Data marcada para orgasmo

Insatisfação feminina leva cidade piauiense a criar dia para pensar no prazer

BRASÍLIA - Na pequenina Esperantina, no norte do Piauí, o prazer sexual dos cidadãos é assunto oficial. A cidade acaba de ganhar um dia dedicado a ''pensar o orgasmo''. A data foi aprovada, por unanimidade, pela Câmara de Vereadores. A partir de 2002, o 9 de maio vai causar rebuliço entre os 35 mil habitantes da cidade. Rebuliço intelectual, claro. Isso porque a idéia é fazer com que os moradores de Esperantina dediquem o dia para tentar descobrir meios de melhorar o desempenho sexual dos casais. Atuação que, hoje, segundo avaliam os 13 vereadores, é uma catástrofe. A frustração feminina, acreditam, tem motivado crises conjugais, separações e traições. Os políticos precisaram dar sua contribuição para resolver o que chamam de problema social.

Aprovado em setembro, o projeto de lei que cria o Dia Municipal de Debate Sobre o Orgasmo emperrou na legislatura passada. O então vereador petista Arimatéia Dantas andou pelas ruas da cidade a buscar adeptos. Foi motivo de chacotas e críticas, mas não desistiu. Bateu de casa em casa para ouvir as queixas das mulheres. ''É um problema feminino, claro. Os homens sempre chegam lá.'' O ex-vereador, hoje assessor parlamentar da Comissão de Fiscalização e Controle da Câmara dos Deputados, em Brasília, fala com conhecimento de causa. A idéia de pensar sobre a plena satisfação sexual surgiu após uma relação frustrada - para sua parceira. ''Ela era muito fogosa, mas demorava a chegar ao clímax. Segurei o que pude, mas não consegui esperá-la'', relata, desinibidamente. Socialista convicto, Arimatéia resolveu dar a sua contribuição para socializar o prazer. ''O socialismo começa nas relações mais próximas'', acredita. Resolveu levantar o assunto na cidade. ''O problema começa com os homens. Muitos têm ejaculação precoce e não estão nem aí. Outros são impotentes e não sabem o que fazer. O jeito é conscientizar todo mundo'', acredita.
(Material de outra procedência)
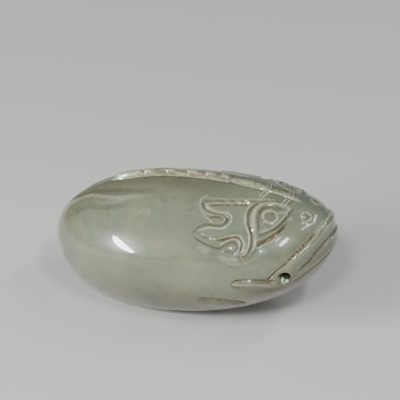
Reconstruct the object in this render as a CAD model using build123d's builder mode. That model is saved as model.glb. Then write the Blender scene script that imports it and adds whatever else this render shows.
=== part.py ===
from build123d import *
from math import cos, pi, radians, sin, sqrt
import os

# Pebble-form toggle of nephrite, carved as a stylised fish-beast.
# +X runs to the snout and +Z is up. The carving is symmetric about Y = 0.
# Sizes are millimetres. Shapes are laid out in the pebble's own axes, whose origin
# is the pebble's centre, and head_lift then tips those axes up at the snout.

# ---- the pebble ----
tail_reach = 29.5        # centre to the tail end
snout_reach = 35.8       # centre to the snout
half_width = 17.2        # centre to each flank
back_rise = 14.0         # centre to the line of the back
belly_drop = 17.7        # centre to the lowest line of the belly
head_lift = 10.0         # degrees that the snout is raised
rest_cut = 1.8           # how much of the belly is ground away as a flat
roof_power = 1.6         # cross-section above the centre: under 2 is ridged
bowl_power = 2.2         # cross-section below the centre: over 2 is full
forehead_power = 1.6     # fall of the forehead: under 2 is straighter
muzzle_power = 3.2       # plan of the head: over 2 is blunter

# ---- the crest along the back ----
crest_height = 1.3
crest_width = 2.4
crest_hooks = 6
crest_root = 2.0         # how deep the crest is rooted in the back, so that no gap shows
hook_step = 0.6          # drop from one hook's tip to the start of the next
hook_overhang = 0.5      # how far a tip stands back over the hook behind it
ridge_height = 1.0       # low ridge that runs on down the forehead

# ---- incised and drilled work ----
line_width = 0.5
line_depth = 0.4
lip_width = 0.8
lip_depth = 0.7
flute_width = 1.2
flute_depth = 0.25
eye_radius = 1.9
pupil_radius = 1.2
nostril_radius = 1.5
nostril_core_radius = 0.85
drill_depth = 0.45
cord_bore_radius = 1.25
forehead_pair_gap = 0.75
forehead_reach = 3.6     # how far the forehead lines run out to each side

# ---- packed earth and mineral grains ----
earth_gap = 0.15         # how far below the polished skin the packed earth stops
crest_earth_rise = 0.5   # share of a notch's face, under a hook's tip, that is packed
crest_earth_run = 0.12   # share of the next hook's back that is packed
crest_earth_width = 0.8
grain_radius = 0.45
grain_spacing = 1.3

# ---- the drawing of the carving, which stretches with the pebble it lies on ----
drawn_tail = 29.5
drawn_snout = 35.8
drawn_width = 17.2
drawn_rise = 14.0
drawn_drop = 17.7


def along(x):
    """Place along the pebble of a drawn x."""
    return x * (snout_reach / drawn_snout if x > 0 else tail_reach / drawn_tail)


def up(z):
    """Height from the pebble's centre of a drawn z."""
    return z * (back_rise / drawn_rise if z > 0 else belly_drop / drawn_drop)


def out(y):
    """Distance to the near side of a drawn y."""
    return y * half_width / drawn_width


crest_tail = along(-14.5)
crest_front = along(14.5)
ridge_front = along(28.0)
forehead_pairs = (along(21.2), along(26.4))
eye_spot = (along(24.3), out(-7.2))
nostril_spot = (along(31.1), out(-3.4))
cord_spot = (along(27.3), up(-4.5))

# Each line is a few points (along, up), as seen square on to the flank.
upper_lip = [(36.5, 5.0), (34.1, 3.4), (31.0, 1.0), (27.9, -1.5), (24.4, -4.2)]
mouth_cleft = [(37.0, 1.2), (34.8, -0.3), (32.2, -2.7), (29.0, -4.3)]
chin_line = [(36.6, -1.6), (33.3, -3.4), (31.3, -4.8), (28.6, -6.0)]
eyelid_line = [(28.4, 7.2), (28.1, 6.3), (27.2, 5.5), (25.6, 4.6), (22.8, 3.7)]
eye_outline = [(22.6, 5.6), (21.7, 7.5), (23.1, 8.7), (25.8, 7.8), (27.4, 6.8)]
scroll_top = [(9.7, 11.1), (15.4, 10.6), (20.8, 9.6)]
scroll_rim = [(11.3, 10.4), (15.7, 10.1), (20.2, 9.4)]
scroll_hook = [(9.4, 10.9), (9.3, 10.2), (10.4, 9.4), (12.4, 8.3)]
scroll_lobe = [(11.2, 10.1), (13.3, 9.4), (16.1, 8.5), (15.2, 7.5), (11.9, 7.7), (9.0, 6.9)]
scroll_foot = [(9.0, 6.2), (11.4, 4.9), (15.0, 3.8), (17.4, 4.7), (19.1, 3.8), (18.4, 2.5)]
gill_band = [(22.2, 9.1), (20.3, 8.4), (20.9, 6.4), (22.1, 4.2), (21.3, 2.1), (18.9, 1.5)]
limb_top = [(16.8, -3.7), (21.8, -4.0), (25.2, -5.2)]
limb_base = [(16.9, -5.4), (21.5, -6.6), (25.8, -6.9)]
belly_fold = [(10.0, -8.9), (14.0, -9.8), (17.5, -11.5)]
upper_flute = [(-24.0, 8.0), (-15.5, 11.0), (-4.1, 12.3), (2.0, 12.5)]
lower_flute = [(-26.0, 6.0), (-14.0, 9.5), (-3.2, 10.9), (1.2, 11.3)]

cheek_lines = [scroll_top, scroll_rim, scroll_hook, scroll_lobe, scroll_foot, gill_band]
mouth_lines = [mouth_cleft, chin_line]
belly_lines = [limb_top, limb_base, belly_fold]

# Stretches of the lines, along the pebble, that hold packed earth.
mouth_earth_span = (along(25.0), along(33.0))
eyelid_earth_span = (along(23.2), along(27.8))
scroll_earth_span = (along(14.0), along(19.8))

# ---- how finely the pebble's form is laid out ----
section_points = 24      # points round each lengthwise section
section_steps = 6        # steps from the middle section to the flank
flank_turn = radians(85) # the last section, a small flat on the widest part of the flank


def radii(x, inset):
    """Rise, drop and half width of the pebble at x, with its skin taken in by inset."""
    reach = (snout_reach if x > 0 else tail_reach) - inset
    share = min(abs(x) / reach, 1)
    rise = (back_rise - inset) * sqrt(1 - share ** (forehead_power if x > 0 else 2))
    drop = (belly_drop - inset) * sqrt(1 - share ** 2)
    side = (half_width - inset) * sqrt(1 - share ** (muzzle_power if x > 0 else 2))
    return rise, drop, side


def skin_height(x, y, inset=0, below=False):
    """Height of the pebble's back, or of its belly, over (x, y)."""
    rise, drop, side = radii(x, inset)
    if abs(y) >= side:
        return 0
    power = bowl_power if below else roof_power
    fullness = (1 - (abs(y) / side) ** power) ** (1 / power)
    return -drop * fullness if below else rise * fullness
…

O projeto só foi levado a sério quando oito alunas do curso de Educação Física da Universidade Estadual do Piauí resolveram estudar o problema da cidade. Em janeiro, fizeram uma monografia sobre o orgasmo das mulheres esperantinenses. Após uma entrevista com 80 cidadãs entre 14 e 51 anos, a conclusão: apenas 28,75% responderam que chegam ao prazer em todas as relações sexuais.

A culpa do fracasso feminino, segundo as pesquisadoras, é dos parceiros. ''O grande problema delas em relação ao orgasmo é dos homens, que não debatem o problema, não realizam suas fantasias sexuais e ejaculam muito cedo.'' O estudo foi citado pelos quatro vereadores - três homens e uma mulher - para reapresentar o projeto de Arimatéia. ''Um debate sério contribuirá para a felicidade de grande parte da população'', defendiam. A Câmara abraçou a idéia. Mas o tabu do tema faz com que ninguém assuma pessoalmente o problema. Uma das autoras do projeto, a vereadora Maria Luzinete Castro (PL), não quis dizer se integra as estatísticas negativas da cidade. Seu marido, o ex-vereador Leônidas Quaresma, garante que os 20 anos de casamento seguem muito bem neste aspecto.

O vereador Leônidas Laranjo (PL) votou a favor, mas também jura que não conhece o problema de perto. ''A gente atua direitinho'', gaba-se. Ele diz que foi favorável à criação do dia do orgasmo porque os escritórios de advocacia da cidade não dão mais vazão à clientela que quer o divórcio.

O prefeito, José Inaldo Franco (PSDB), não quer ouvir falar sobre isso. ''Tenho vergonha dessas coisas'', confessa. ''Isso é obra de um vereador do PT.'' Sem coragem para olhar para o documento ''pornográfico'', não vetou nem sancionou. O projeto acabou promulgado. Acha que a prefeitura tem coisas mais importantes com que se preocupar.

Mesmo sem o respaldo do prefeito, os vereadores prometem uma festa no próximo 9 de maio. Arimatéia quer convencer a sexóloga e prefeita de São Paulo, Marta Suplicy, a visitar Esperantina para ensinar aos moradores que o prazer sexual feminino é uma questão social fundamental.